Wed Aug 23, 01:24:00 AM CDT  
Blogger Tumbleweed said...

LeeAnn: PLease come with us!!!

Ranger: Oh man no kidding! I am glad I did not get the call I was expecting....scary!

Jiggs: 3 beers? That was just my evening starter before 8:30!

Pyro: I can see me as a lot of things too. Maybe I will get that little naughty maid costume I have my eye on! :)

Wed Aug 23, 09:16:00 AM CDT  
Blogger Editor Shawn said...

Jiggs choking on nuts and you the life of the table.

Nah, that doesn't work for me. How about --

You choking on nuts and Jiggs the life of the table.

Now there's something that goes without saying.

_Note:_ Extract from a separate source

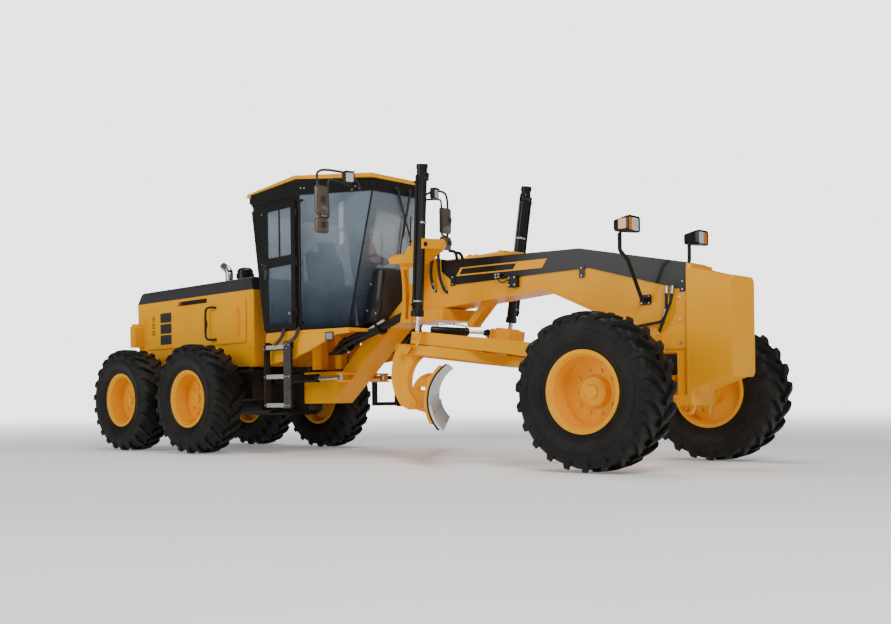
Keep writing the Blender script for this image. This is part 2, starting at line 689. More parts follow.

Wed Aug 23, 09:18:00 AM CDT  
Blogger Kristi said...

you always remember the worst part.

Why couldn't you remember the part where you were fun loving and the life of the party?

Rum and tequila.
What were you thinking???

Wed Aug 23, 10:35:00 AM CDT  
Blogger Tumbleweed said...

Shawn: There would be no choking involved! Think about that.

Kristi: That's no shit! I think I stopped thinking about 10pm.

Wed Aug 23, 10:44:00 AM CDT  
Blogger Editor Shawn said...

So I guess there's no gagging involved either?

pity.

Wed Aug 23, 11:07:00 AM CDT  
Blogger Tumbleweed said...

Shawn: I guess that depends on your definition!